Labor’s candidates for Bass, Braddon and Lyons will join the prime minister and the senior ministers on the road.

Mr Albanese said his government was determined to build Australia’s future, which included “critical” investments in Tasmania.

“Peter Dutton and the opposition won’t stand up for the interest of Tasmanians,” he said of the opposition leader.

“My government cares about Tasmanians. That’s why we are delivering on cost of living relief, investing in housing and infrastructure, child care and healthcare for Tasmania.”

Last week, the prime minister completed a three-state blitz of key battlegrounds across Queensland, the Northern Territory and Western Australia.

University of Tasmania public policy associate professor Kate Crowley said the forming of a coalition on the left of politics might take place as early as this year, as voters turn away from the major parties.

“The cost of living and the cost of housing have really been the match that’s lit the fire,” she told AAP.

“People are peeling off now saying ‘it’s just too much, I’m going to vote for someone else. I’m not getting what I want from my party’.

“That’s where we are in Australia.”

Previous polling has shown a Labor minority government as a likely outcome after this year’s federal election, due by May 17.

Mr Albanese had a proven track record of negotiating policy through minority government as he had done so during the former Gillard government, Associate Professor Crowley said.
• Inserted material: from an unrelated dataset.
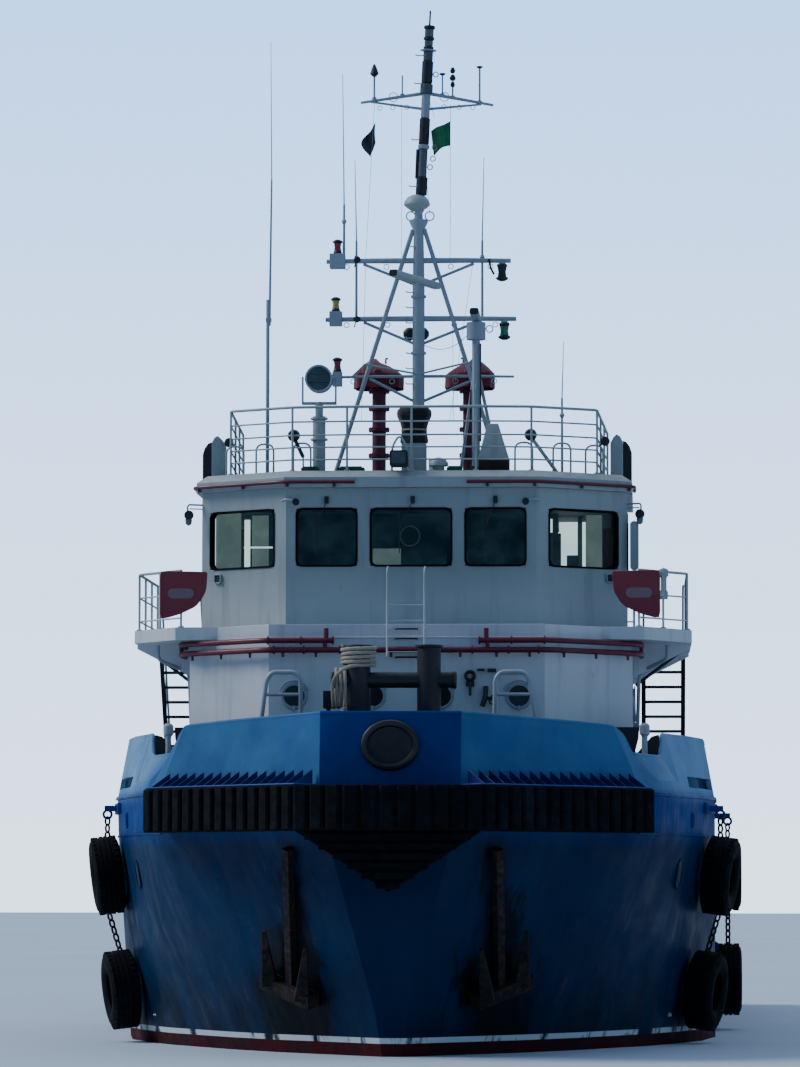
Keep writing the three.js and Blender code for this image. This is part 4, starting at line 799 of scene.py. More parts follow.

“They were enormously productive. They know how to get legislation through,” she said.

On the Greens, Assoc Prof Crowley noted the minor party had taken a hit at state elections, and had been a “handbrake” on housing measures put forward by Labor.

“They need to have a little bit of a think about their tactics, how they want to re-position if they’re going to do well out of the next federal election,” she said.